The project is a particularly personal one for Tengblad, the former head of drama for Sweden’s TV2/CMore, who has loved the book since she was a child. But when she looked into picking up the rights, she found they were already held by Norwegian producer Monster.
“They were working on a Norwegian series, but then that didn’t work out and they wanted to do a Swedish series, so they reached out to us,” she says.
“But it was a really fun story because the casting director, who was casting it with Swedish children, said they were looking for a Swedish partner,” Harms explains. “She said, ‘I recommended you and another company,’ and I was like, ‘OK, we need to call Monster now.’ Then it happened that Line and Josefine were in Norway so they could just follow it up instantly. But it was really great – it was meant to be.”

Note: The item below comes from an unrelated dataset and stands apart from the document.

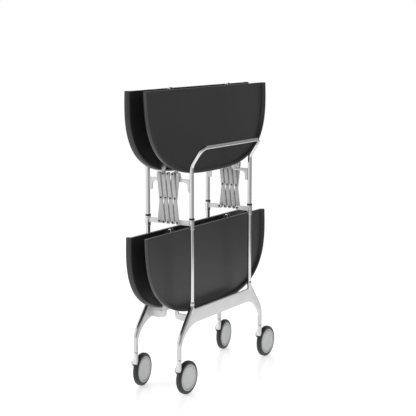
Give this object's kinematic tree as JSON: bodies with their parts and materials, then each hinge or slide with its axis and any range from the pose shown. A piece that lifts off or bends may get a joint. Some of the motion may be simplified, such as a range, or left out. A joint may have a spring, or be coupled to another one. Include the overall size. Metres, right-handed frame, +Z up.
{
  "type": "folding serving trolley",
  "caption": "Folding two-level serving trolley, shown folded: D-shaped tray leaves on a centre hinge, tube handles, lazy tongs, cast leg frames and swivel castors.",
  "frame": {"origin": "centre of the bounding box in plan, on the floor under the wheels", "axes": "+X the way the front half unfolds, +Y along the hinge lines to the right, +Z up"},
  "size_m": [0.238, 0.675, 0.901],
  "materials": {
    "tray_plastic": "fine satin grain, charcoal black",
    "chrome_tube": "polished chrome plate",
    "leg_casting": "satin die casting, pale grey",
    "bracket_casting": "satin light grey",
    "tong_steel": "satin light grey flat bar with dark rivets",
    "collar_chrome": "polished sleeve",
    "black_ring": "black ring",
    "dark_pin": "blackened steel pins",
    "hinge_arm": "satin black",
    "castor_fork": "bright silver",
    "castor_hub": "pale grey moulding",
    "castor_tyre": "black rubber",
    "axle_steel": "turned steel"
  },
  "bodies": {
    "rear_frame": {"rear_handle_tube": "chrome_tube", "rear_leg_casting": "leg_casting", "rear_frame_pins": "dark_pin", "rear_left_upper_bracket": "bracket_casting", "rear_left_lower_bracket": "bracket_casting", "rear_right_upper_bracket": "bracket_casting", "rear_right_lower_bracket": "bracket_casting"},
    "rear_upper_leaf": {"rear_upper_leaf": "tray_plastic", "rear_upper_hinge_arms": "hinge_arm"},
    "rear_lower_leaf": {"rear_lower_leaf": "tray_plastic", "rear_lower_hinge_arms": "hinge_arm"},
    "rear_sliders": {"rear_left_collar": "collar_chrome", "rear_right_collar": "collar_chrome", "rear_collar_rings": "black_ring"},
    "rear_tong_1a": {"rear_left_tong_bar_1a": "tong_steel", "rear_right_tong_bar_1a": "tong_steel"},
    "rear_tong_1b": {"rear_left_tong_bar_1b": "tong_steel", "rear_right_tong_bar_1b": "tong_steel"},
    "rear_tong_2a": {"rear_left_tong_bar_2a": "tong_steel", "rear_right_tong_bar_2a": "tong_steel"},
    "rear_tong_2b": {"rear_left_tong_bar_2b": "tong_steel", "rear_right_tong_bar_2b": "tong_steel"},
    "rear_left_castor_fork": {"rear_left_castor_fork": "castor_fork", "rear_left_castor_axle": "axle_steel"},
    "rear_left_wheel": {"rear_left_castor_tyre": "castor_tyre", "rear_left_castor_hub": "castor_hub"},
    "rear_right_castor_fork": {"rear_right_castor_fork": "castor_fork", "rear_right_castor_axle": "axle_steel"},
    "rear_right_wheel": {"rear_right_castor_tyre": "castor_tyre", "rear_right_castor_hub": "castor_hub"},
    "front_frame": {"front_handle_tube": "chrome_tube", "front_leg_casting": "leg_casting", "front_frame_pins": "dark_pin", "front_left_upper_bracket": "bracket_casting", "front_left_lower_bracket": "bracket_casting", "front_right_upper_bracket": "bracket_casting", "front_right_lower_bracket": "bracket_casting"},
    "front_upper_leaf": {"front_upper_leaf": "tray_plastic", "front_upper_hinge_arms": "hinge_arm"},
    "front_lower_leaf": {"front_lower_leaf": "tray_plastic", "front_lower_hinge_arms": "hinge_arm"},
    "front_sliders": {"front_left_collar": "collar_chrome", "front_right_collar": "collar_chrome", "front_collar_rings": "black_ring"},
    "front_tong_1a": {"front_left_tong_bar_1a": "tong_steel", "front_right_tong_bar_1a": "tong_steel"},
    "front_tong_1b": {"front_left_tong_bar_1b": "tong_steel", "front_right_tong_bar_1b": "tong_steel"},
    "front_tong_2a": {"front_left_tong_bar_2a": "tong_steel", "front_right_tong_bar_2a": "tong_steel"},
    "front_tong_2b": {"front_left_tong_bar_2b": "tong_steel", "front_right_tong_bar_2b": "tong_steel"},
    "front_left_castor_fork": {"front_left_castor_fork": "castor_fork", "front_left_castor_axle": "axle_steel"},
    "front_left_wheel": {"front_left_castor_tyre": "castor_tyre", "front_left_castor_hub": "castor_hub"},
    "front_right_castor_fork": {"front_right_castor_fork": "castor_fork", "front_right_castor_axle": "axle_steel"},
    "front_right_wheel": {"front_right_castor_tyre": "castor_tyre", "front_right_castor_hub": "castor_hub"}
  },
  "joints": [
    {"name": "main_fold", "type": "hinge", "parent": "rear_frame", "child": "rear_upper_leaf", "pos_m": [-0.02197, 0, 0.66813], "axis": [0, 1, 0], "range_deg": [0, 88]},
    {"name": "upper_centre_hinge", "type": "hinge", "parent": "rear_upper_leaf", "child": "front_upper_leaf", "pos_m": [0, 0, 0.896], "axis": [0, 1, 0], "range_deg": [-176, 0]},
    {"name": "front_upper_pivot", "type": "hinge", "parent": "front_upper_leaf", "child": "front_frame", "pos_m": [0.02197, 0, 0.66813], "axis": [0, 1, 0], "range_deg": [0, 88]},
    {"name": "rear_lower_pivot", "type": "hinge", "parent": "rear_frame", "child": "rear_lower_leaf", "pos_m": [-0.02197, 0, 0.25163], "axis": [0, 1, 0], "range_deg": [0, 88]},
    {"name": "lower_centre_hinge", "type": "hinge", "parent": "rear_lower_leaf", "child": "front_lower_leaf", "pos_m": [0, 0, 0.4795], "axis": [0, 1, 0], "range_deg": [-176, 0]},
    {"name": "rear_collar_slide", "type": "slide", "parent": "rear_frame", "child": "rear_sliders", "axis": [0, 0, 1], "range_m": [0, 0.06371]},
    {"name": "rear_tong_1a_pivot", "type": "hinge", "parent": "rear_frame", "child": "rear_tong_1a", "pos_m": [-0.033, 0, 0.6488], "axis": [0, 1, 0], "range_deg": [-50.11, 0]},
    {"name": "rear_tong_1b_pivot", "type": "hinge", "parent": "rear_tong_1a", "child": "rear_tong_1b", "pos_m": [-0.02475, 0, 0.57765], "axis": [0, 1, 0], "range_deg": [0, 100.22]},
    {"name": "rear_tong_2a_pivot", "type": "hinge", "parent": "rear_tong_1b", "child": "rear_tong_2a", "pos_m": [-0.0165, 0, 0.6488], "axis": [0, 1, 0], "range_deg": [-100.22, 0]},
    {"name": "rear_tong_2b_pivot", "type": "hinge", "parent": "rear_tong_2a", "child": "rear_tong_2b", "pos_m": [-0.00825, 0, 0.57765], "axis": [0, 1, 0], "range_deg": [0, 100.22]},
    {"name": "front_collar_slide", "type": "slide", "parent": "front_frame", "child": "front_sliders", "axis": [0, 0, 1], "range_m": [0, 0.06371]},
    {"name": "front_tong_1a_pivot", "type": "hinge", "parent": "front_frame", "child": "front_tong_1a", "pos_m": [0.033, 0, 0.6488], "axis": [0, 1, 0], "range_deg": [0, 50.11]},
    {"name": "front_tong_1b_pivot", "type": "hinge", "parent": "front_tong_1a", "child": "front_tong_1b", "pos_m": [0.02475, 0, 0.57765], "axis": [0, 1, 0], "range_deg": [-100.22, 0]},
    {"name": "front_tong_2a_pivot", "type": "hinge", "parent": "front_tong_1b", "child": "front_tong_2a", "pos_m": [0.0165, 0, 0.6488], "axis": [0, 1, 0], "range_deg": [0, 100.22]},
    {"name": "front_tong_2b_pivot", "type": "hinge", "parent": "front_tong_2a", "child": "front_tong_2b", "pos_m": [0.00825, 0, 0.57765], "axis": [0, 1, 0], "range_deg": [-100.22, 0]},
    {"name": "front_left_swivel", "type": "hinge", "parent": "front_frame", "child": "front_left_castor_fork", "pos_m": [0.0775, -0.239, 0.114], "axis": [0, 0, 1], "continuous": true},
    {"name": "front_left_wheel_spin", "type": "hinge", "parent": "front_left_castor_fork", "child": "front_left_wheel", "pos_m": [0.0775, -0.198, 0.05], "axis": [1, 0, 0], "continuous": true},
    {"name": "front_right_swivel", "type": "hinge", "parent": "front_frame", "child": "front_right_castor_fork", "pos_m": [0.0775, 0.239, 0.114], "axis": [0, 0, 1], "continuous": true},
    {"name": "front_right_wheel_spin", "type": "hinge", "parent": "front_right_castor_fork", "child": "front_right_wheel", "pos_m": [0.0775, 0.28, 0.05], "axis": [1, 0, 0], "continuous": true},
    {"name": "rear_left_swivel", "type": "hinge", "parent": "rear_frame", "child": "rear_left_castor_fork", "pos_m": [-0.0775, -0.239, 0.114], "axis": [0, 0, 1], "continuous": true},
    {"name": "rear_left_wheel_spin", "type": "hinge", "parent": "rear_left_castor_fork", "child": "rear_left_wheel", "pos_m": [-0.08285, -0.19835, 0.05], "axis": [0.9914, 0.1305, 0], "continuous": true},
    {"name": "rear_right_swivel", "type": "hinge", "parent": "rear_frame", "child": "rear_right_castor_fork", "pos_m": [-0.0775, 0.239, 0.114], "axis": [0, 0, 1], "continuous": true},
    {"name": "rear_right_wheel_spin", "type": "hinge", "parent": "rear_right_castor_fork", "child": "rear_right_wheel", "pos_m": [-0.08285, 0.27965, 0.05], "axis": [0.9914, 0.1305, 0], "continuous": true}
  ],
  "couplings": [
    {"joint": "upper_centre_hinge", "follows": "main_fold", "ratio": -2},
    {"joint": "front_upper_pivot", "follows": "main_fold", "ratio": 1},
    {"joint": "rear_lower_pivot", "follows": "main_fold", "ratio": 1},
    {"joint": "lower_centre_hinge", "follows": "main_fold", "ratio": -2},
    {"joint": "rear_collar_slide", "follows": "main_fold", "m_per_rad": 0.041477},
    {"joint": "rear_tong_1a_pivot", "follows": "main_fold", "ratio": -0.56945},
    {"joint": "rear_tong_1b_pivot", "follows": "main_fold", "ratio": 1.1389},
    {"joint": "rear_tong_2a_pivot", "follows": "main_fold", "ratio": -1.1389},
    {"joint": "rear_tong_2b_pivot", "follows": "main_fold", "ratio": 1.1389},
    {"joint": "front_collar_slide", "follows": "main_fold", "m_per_rad": 0.041477},
    {"joint": "front_tong_1a_pivot", "follows": "main_fold", "ratio": 0.56945},
    {"joint": "front_tong_1b_pivot", "follows": "main_fold", "ratio": -1.1389},
    {"joint": "front_tong_2a_pivot", "follows": "main_fold", "ratio": 1.1389},
    {"joint": "front_tong_2b_pivot", "follows": "main_fold", "ratio": -1.1389}
  ]
}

Tengblad adds: “We were in Oslo, we had a meeting that was cancelled so I called them and I was like, ‘OK, I’m coming to your office now.’ It was like, ‘My God, who is this crazy lady?’ But then we realised we have the same love and vision for the project.”
Filming on the eight-part series took place in Alingsås in Västra Götaland, with a cast that includes Tomas von Brömssen (Albert & Herbert), Pernilla August (Blackwater), Dag Malmberg (The Bridge) and Lena Endre (The Girl with the Dragon Tattoo). “So all the grown-up actors are really big names and have such a love for the stories,” Tengblad adds. “Everybody was like, ‘I want to be a part of it’ because a lot of people are connected to the book from when they were smaller.”
With three shows in the can and another 10 projects in various stages of development, Nordic Drama Queens will be taking its first steps into feature films in 2025, while the company also has ambitions to grow internationally with the help of Fifth Season, which is distributing all three series.
“We’re absolutely looking at international collaborations and also coming closer to Fifth Season,” Tengblad says. “Now we’re getting series out, it’s phase two. We need to take it to another level.”